The boys were quickly arrayed in two rows.

Om Tat Sat”- Came the command from Swamiji. The boys instinctively stood to attention as Swamiji himself did so. Now started the drill.

Matr Devo Bhava”- Palms folded at the chest in salutation.

Pitr Devo Bhava” – Both hands raised above, vertically.

Acharya Devo Bhava” – Hands brought down in one swing along with a nice folding at the hip.

Atithi Devo Bhava” – Palms folded at the chest in salutation.

Om Tat Sat” – Attention.

Then Swamiji explained the significance of this drill. “This is the Upanishadic drill. The words of command are great utterances of sages in the Upanishads. May your mother be your God. May your father be your God. May your teacher be your God. May your guest be your God. These feelings are roused up when you repeat these sentences. Slowly your inner nature is divinized.”

Then ‘Baithak” exercise:

Sita’- Fists clenched, fore-arms bent at the elbow and raised, then the entire body lowered assuming a ‘sitting on the heels’ position.

Rama’- Normal standing position, but with clenched fists, ready for another round.

Om tat Sat’: attention.

After a few such exercises, Swamiji then led the students in a march, with the marching tune: Bhum Bhum Bhum bhum Mahadeva; Hara Hara Hara Hara Sadashiva;

Then Swamiji lectured to the students on the essence of Yoga. A carpet was spread and Swamiji taught the children Yoga-asanas and explained their usefulness.

Swamiji then encouraged the boys to sing. One boy sang nice songs. There was then an elocution competition. One of the bright students explained in simple language how spiritual institutions were the crying need of the hour.
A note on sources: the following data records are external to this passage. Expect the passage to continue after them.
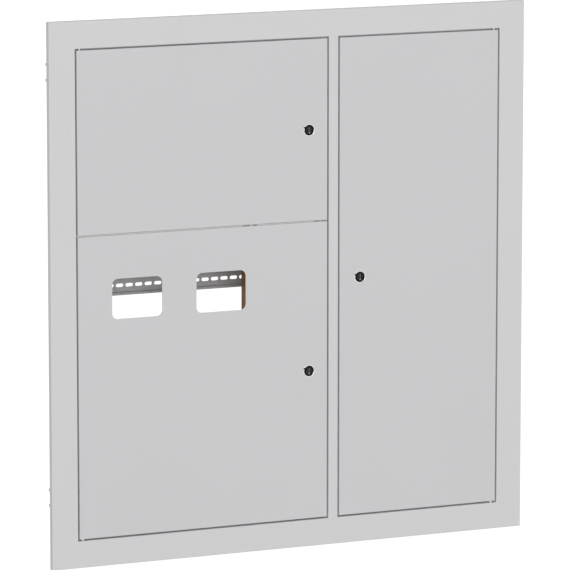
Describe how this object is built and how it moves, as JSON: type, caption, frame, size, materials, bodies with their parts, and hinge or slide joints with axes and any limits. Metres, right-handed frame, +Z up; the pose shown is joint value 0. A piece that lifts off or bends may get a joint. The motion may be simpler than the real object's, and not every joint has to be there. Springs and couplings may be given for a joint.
{
  "type": "floor distribution board",
  "caption": "Flush floor distribution board: trim frame, hinged doors with cam locks and meter windows, open-backed steel body with mounting rails and a low current bay.",
  "frame": {"origin": "centre of the rectangle of the wall fixing holes, on the rear plane that meets the wall", "axes": "+X to the right seen from the front, +Y into the wall, +Z up; the doors face -Y"},
  "size_m": [0.95, 0.1425, 1],
  "materials": {
    "frame_paint": "satin light grey powder coat",
    "body_paint": "satin light grey powder coat",
    "door_paint": "satin light grey powder coat",
    "galvanised_steel": "zinc coated",
    "zinc_fasteners": "zinc plated",
    "lock_black": "black moulded",
    "lock_metal": "zinc die cast",
    "brown_laminate": "glossy phenolic laminate",
    "brass": "drawn bar",
    "insulator_plastic": "moulded",
    "black_rubber": "moulded"
  },
  "bodies": {
    "enclosure": {"front_frame": "frame_paint", "left_wall": "body_paint", "right_wall": "body_paint", "top_wall": "body_paint", "bottom_wall": "body_paint", "centre_partition": "body_paint", "section_shelf": "body_paint", "breaker_cover": "body_paint", "cover_brackets": "body_paint", "meter_rail": "galvanised_steel", "service_rail": "galvanised_steel", "lower_breaker_rail": "galvanised_steel", "upper_breaker_rail": "galvanised_steel", "left_upright": "galvanised_steel", "middle_upright": "galvanised_steel", "bar_strip": "galvanised_steel", "partition_angles": "galvanised_steel", "lower_equipment_strip": "galvanised_steel", "middle_equipment_strip": "galvanised_steel", "upper_equipment_strip": "galvanised_steel", "wall_anchors": "galvanised_steel", "rail_screws": "zinc_fasteners", "cover_screws": "zinc_fasteners", "partition_screws": "zinc_fasteners", "middle_hinge_pin": "zinc_fasteners", "body_earth_stud": "zinc_fasteners", "bar_screws": "zinc_fasteners", "insulating_partition": "brown_laminate", "neutral_bar": "brass", "earth_bar": "brass", "bar_insulators": "insulator_plastic", "cable_grommets": "black_rubber", "door_buffers": "black_rubber"},
    "upper_door": {"upper_door": "door_paint", "upper_door_hinge_pin": "zinc_fasteners", "upper_lock_housing": "lock_black", "upper_lock_nut": "lock_metal", "upper_door_earth_stud": "zinc_fasteners"},
    "upper_lock": {"upper_lock_core": "lock_metal", "upper_lock_cam": "lock_metal", "upper_cam_screw": "zinc_fasteners"},
    "lower_door": {"lower_door": "door_paint", "lower_door_hinge_pin": "zinc_fasteners", "lower_lock_housing": "lock_black", "lower_lock_nut": "lock_metal", "lower_door_earth_stud": "zinc_fasteners"},
    "lower_lock": {"lower_lock_core": "lock_metal", "lower_lock_cam": "lock_metal", "lower_cam_screw": "zinc_fasteners"},
    "right_door": {"right_door": "door_paint", "right_door_hinge_pins": "zinc_fasteners", "right_lock_housing": "lock_black", "right_lock_nut": "lock_metal", "right_door_earth_stud": "zinc_fasteners"},
    "right_lock": {"right_lock_core": "lock_metal", "right_lock_cam": "lock_metal", "right_cam_screw": "zinc_fasteners"}
  },
  "joints": [
    {"name": "upper_door_hinge", "type": "hinge", "parent": "enclosure", "child": "upper_door", "pos_m": [-0.4142, -0.134, 0.279], "axis": [0, 0, -1], "range_deg": [0, 110]},
    {"name": "lower_door_hinge", "type": "hinge", "parent": "enclosure", "child": "lower_door", "pos_m": [-0.4142, -0.134, -0.169], "axis": [0, 0, -1], "range_deg": [0, 110]},
    {"name": "right_door_hinge", "type": "hinge", "parent": "enclosure", "child": "right_door", "pos_m": [0.4142, -0.134, 0], "axis": [0, 0, 1], "range_deg": [0, 110]},
    {"name": "upper_lock_turn", "type": "hinge", "parent": "upper_door", "child": "upper_lock", "pos_m": [0.0349, -0.14, 0.2797], "axis": [0, -1, 0], "range_deg": [0, 90]},
    {"name": "lower_lock_turn", "type": "hinge", "parent": "lower_door", "child": "lower_lock", "pos_m": [0.0349, -0.14, -0.1687], "axis": [0, -1, 0], "range_deg": [0, 90]},
    {"name": "right_lock_turn", "type": "hinge", "parent": "right_door", "child": "right_lock", "pos_m": [0.1382, -0.14, 0.0005], "axis": [0, 1, 0], "range_deg": [0, 90]}
  ]
}
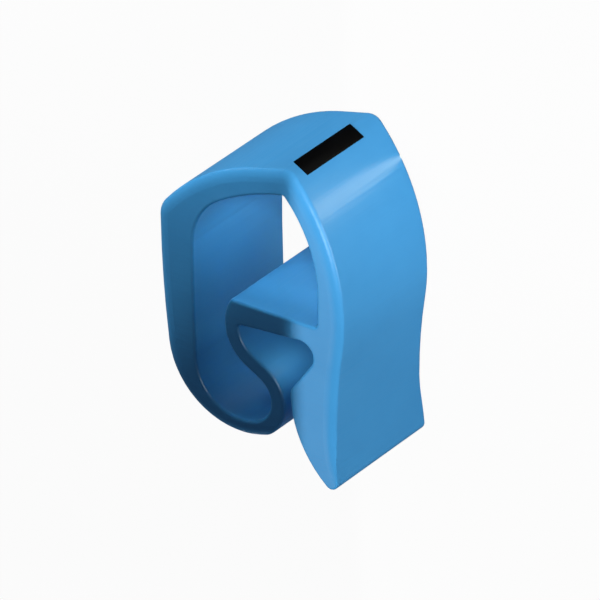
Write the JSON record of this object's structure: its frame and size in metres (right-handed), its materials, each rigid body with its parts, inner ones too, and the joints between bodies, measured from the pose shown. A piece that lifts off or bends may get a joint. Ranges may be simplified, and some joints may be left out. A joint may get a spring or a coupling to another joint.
{
  "type": "cable marker",
  "caption": "Slip-on cable marker in soft blue plastic: a closed springy sleeve with a ridged top, a rolled foot and a slanted leg, marked with one dark bar.",
  "frame": {"origin": "centre of the outline's bounding box, on the cut end that the marker lies on", "axes": "+Z along the extrusion, towards the front cut end; -Y towards the printed ridge; +X towards the left wall, away from the leg's wall"},
  "size_m": [0.0084, 0.013, 0.006],
  "materials": {
    "body": "soft extruded PVC, light blue, satin",
    "print": "printed black ink"
  },
  "bodies": {
    "root": {"marker_body": "body"}
  },
  "joints": []
}
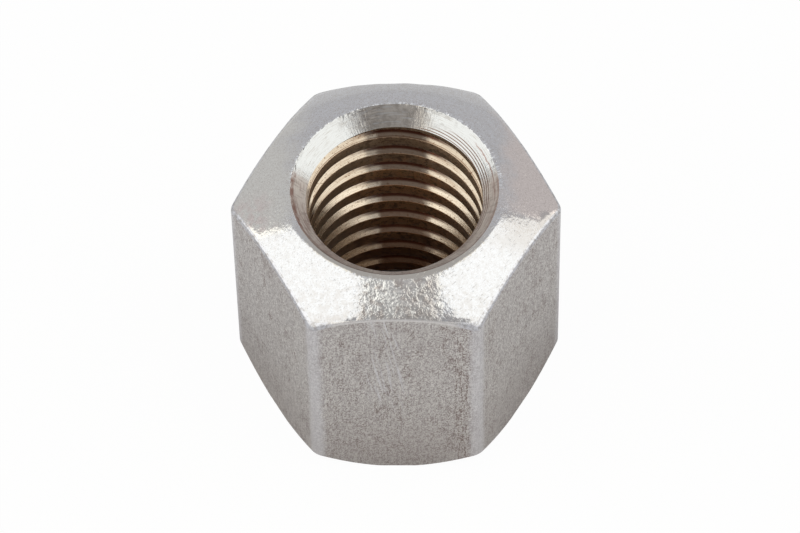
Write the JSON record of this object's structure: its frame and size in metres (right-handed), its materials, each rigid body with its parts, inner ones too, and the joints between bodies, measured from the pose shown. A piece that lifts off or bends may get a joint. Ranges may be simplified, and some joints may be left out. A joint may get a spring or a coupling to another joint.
{
  "type": "high hex nut",
  "caption": "Tall hexagon nut with a flat chamfered seat at one end and a spherical seat at the other, threaded right through for an M12 stud.",
  "frame": {"origin": "centre of the flat seat face, on the thread axis", "axes": "+Z along the thread axis, from the flat seat to the spherical end; +Y out of one flat, +X out of one long edge; metres"},
  "size_m": [0.0206, 0.018, 0.018],
  "materials": {
    "nut_steel": "bright turned and drawn steel, satin, with fine drawing lines on the flats"
  },
  "bodies": {
    "root": {"hex_nut": "nut_steel"}
  },
  "joints": []
}
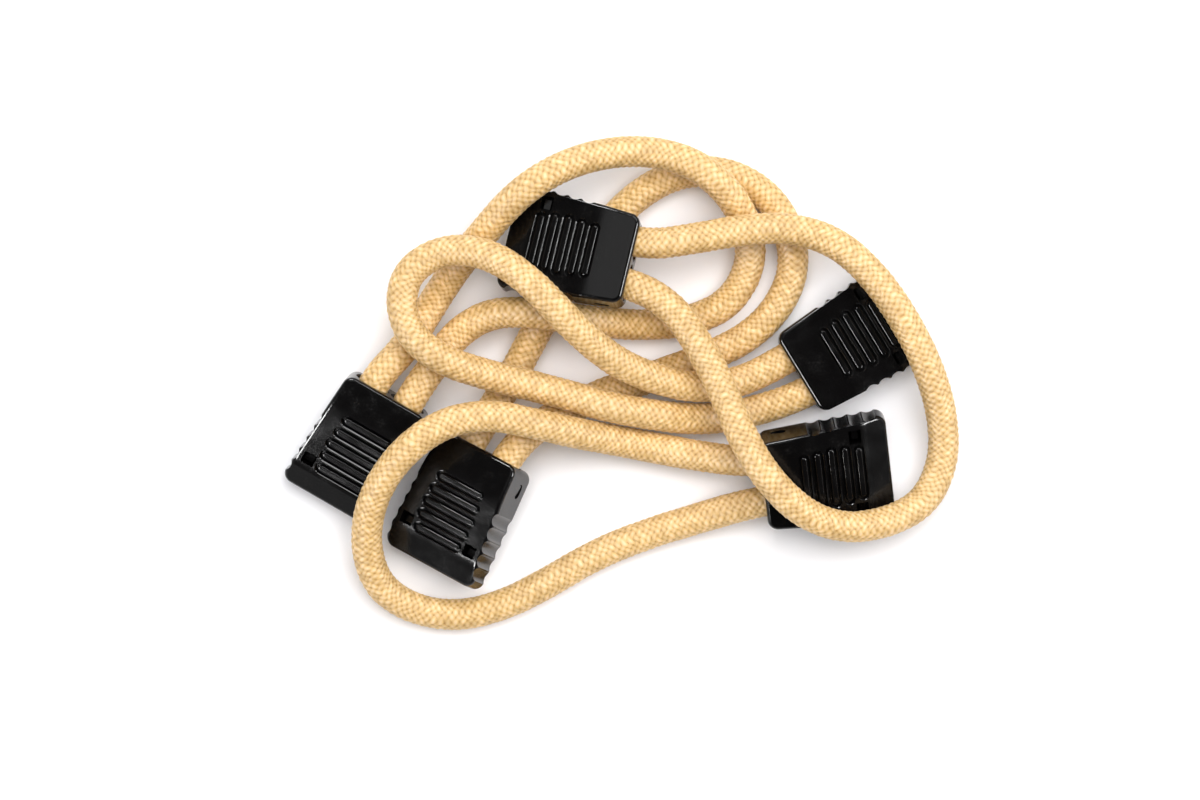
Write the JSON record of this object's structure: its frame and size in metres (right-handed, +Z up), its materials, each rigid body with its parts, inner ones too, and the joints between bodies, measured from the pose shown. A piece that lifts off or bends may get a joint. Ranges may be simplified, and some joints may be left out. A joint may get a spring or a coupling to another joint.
{
  "type": "cord zipper pulls",
  "caption": "Loose heap of zipper pulls: loops of round braided cord, each clamped in a wedge-shaped moulded grip with a ribbed face and scalloped flanks.",
  "frame": {"origin": "on the surface the heap lies on, under the middle of the box around the grips", "axes": "+X along the heap's longest side, +Y along its depth, +Z up from the surface"},
  "size_m": [0.084, 0.0616, 0.0143],
  "materials": {
    "grip_plastic": "glossy black injection-moulded plastic, fine grain",
    "cord_braid": "sand-coloured diamond braid of polyester yarn",
    "melted_cord": "cord end melted to a hard brown plug"
  },
  "bodies": {
    "root": {"pull_a_cover": "grip_plastic", "pull_a_lid": "grip_plastic", "pull_a_cord": "cord_braid", "pull_a_tip_left": "melted_cord", "pull_a_tip_right": "melted_cord", "pull_b_cover": "grip_plastic", "pull_b_lid": "grip_plastic", "pull_b_cord": "cord_braid", "pull_b_tip_left": "melted_cord", "pull_b_tip_right": "melted_cord", "pull_c_cover": "grip_plastic", "pull_c_lid": "grip_plastic", "pull_c_cord": "cord_braid", "pull_c_tip_left": "melted_cord", "pull_c_tip_right": "melted_cord", "pull_d_cover": "grip_plastic", "pull_d_lid": "grip_plastic", "pull_d_cord": "cord_braid", "pull_d_tip_left": "melted_cord", "pull_d_tip_right": "melted_cord", "pull_e_cover": "grip_plastic", "pull_e_lid": "grip_plastic", "pull_e_cord": "cord_braid", "pull_e_tip_left": "melted_cord", "pull_e_tip_right": "melted_cord"}
  },
  "joints": []
}
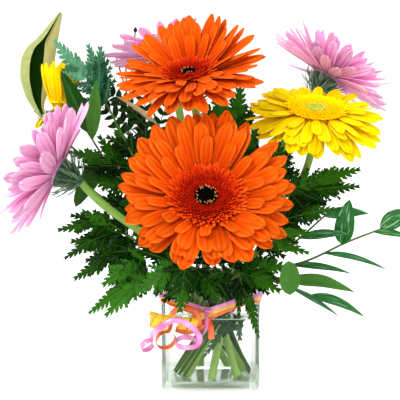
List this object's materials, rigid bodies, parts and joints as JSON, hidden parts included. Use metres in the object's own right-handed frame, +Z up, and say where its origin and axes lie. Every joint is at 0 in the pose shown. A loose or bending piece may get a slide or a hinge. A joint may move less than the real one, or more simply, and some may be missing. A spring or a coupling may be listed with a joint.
{
  "type": "gerberas in a vase",
  "caption": "Bouquet of orange, yellow and pink gerberas with fern, ruscus and broad leaves in a square clear glass vase tied with curling ribbons.",
  "frame": {"origin": "middle of the vase's underside", "axes": "+Z up, -Y towards the front with the knot of the ribbons, +X to the right seen from the front"},
  "size_m": [0.3395, 0.262, 0.3077],
  "materials": {
    "glass": "clear polished",
    "water": "clear",
    "orange_petal": "soft matt",
    "yellow_petal": "soft matt",
    "pink_petal": "soft matt",
    "orange_disc": "soft matt",
    "yellow_disc": "soft matt",
    "pink_disc": "soft matt",
    "dark_eye": "soft matt",
    "pale_eye": "soft matt",
    "flower_stem": "soft matt",
    "fern": "satin leaf",
    "broad_leaf": "satin leaf",
    "pale_leaf": "satin leaf",
    "dry_leaf": "dull leaf",
    "ruscus": "glossy leaf",
    "dark_sprig": "soft matt",
    "orange_ribbon": "glossy",
    "yellow_ribbon": "glossy",
    "pink_ribbon": "glossy"
  },
  "bodies": {
    "root": {"vase": "glass", "ribbon_orange": "orange_ribbon", "ribbon_yellow": "yellow_ribbon", "ribbon_pink": "pink_ribbon", "stem_orange_front": "flower_stem", "petals_orange_front": "orange_petal", "disc_orange_front": "orange_disc", "eye_orange_front": "dark_eye", "stem_orange_top": "flower_stem", "petals_orange_top": "orange_petal", "disc_orange_top": "orange_disc", "eye_orange_top": "dark_eye", "stem_yellow_right": "flower_stem", "petals_yellow_right": "yellow_petal", "disc_yellow_right": "yellow_disc", "eye_yellow_right": "pale_eye", "stem_pink_right": "flower_stem", "petals_pink_right": "pink_petal", "disc_pink_right": "pink_disc", "eye_pink_right": "pale_eye", "stem_pink_left": "flower_stem", "petals_pink_left": "pink_petal", "disc_pink_left": "pink_disc", "eye_pink_left": "pale_eye", "stem_pink_back": "flower_stem", "petals_pink_back": "pink_petal", "disc_pink_back": "pink_disc", "eye_pink_back": "pale_eye", "stem_yellow_left": "flower_stem", "petals_yellow_left": "yellow_petal", "disc_yellow_left": "yellow_disc", "eye_yellow_left": "pale_eye", "folded_leaf": "pale_leaf", "bud_stalks": "dark_sprig", "ruscus_right": "ruscus", "ruscus_upper": "ruscus", "ruscus_low": "ruscus", "sprig_left": "dark_sprig", "dry_leaves": "dry_leaf", "fern_back_left": "fern", "fern_back": "fern", "fern_back_right": "fern", "broad_leaves_left": "broad_leaf", "fern_top": "fern", "fern_right": "fern", "fern_right_low": "fern", "broad_leaves_right": "broad_leaf", "fern_upper_left": "fern", "fern_left": "fern", "fern_left_low": "fern", "fern_left_dark": "fern", "fern_lower_left": "fern", "fern_front": "fern", "fern_rim": "fern", "water": "water"}
  },
  "joints": []
}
The students then formed themselves into two groups and requested Swamiji to give a topic for debate. Swamiji gave the topic: “Need for spiritual life.”

This put to test the boys’ creative faculties. It was wonderful how the boys spoke ‘for’ and ‘against’ the proposition.

Swamiji distributed prize books to the boys who took part in these competitions. The boys and the teacher were then served with tea and fruits and given a hearty send-off.

Swamiji was highly pleased. Within a brief spell of half-an-hour, he had sown the seed of spiritual life in the hearts of those intelligent boys – the future citizens of this glorious land.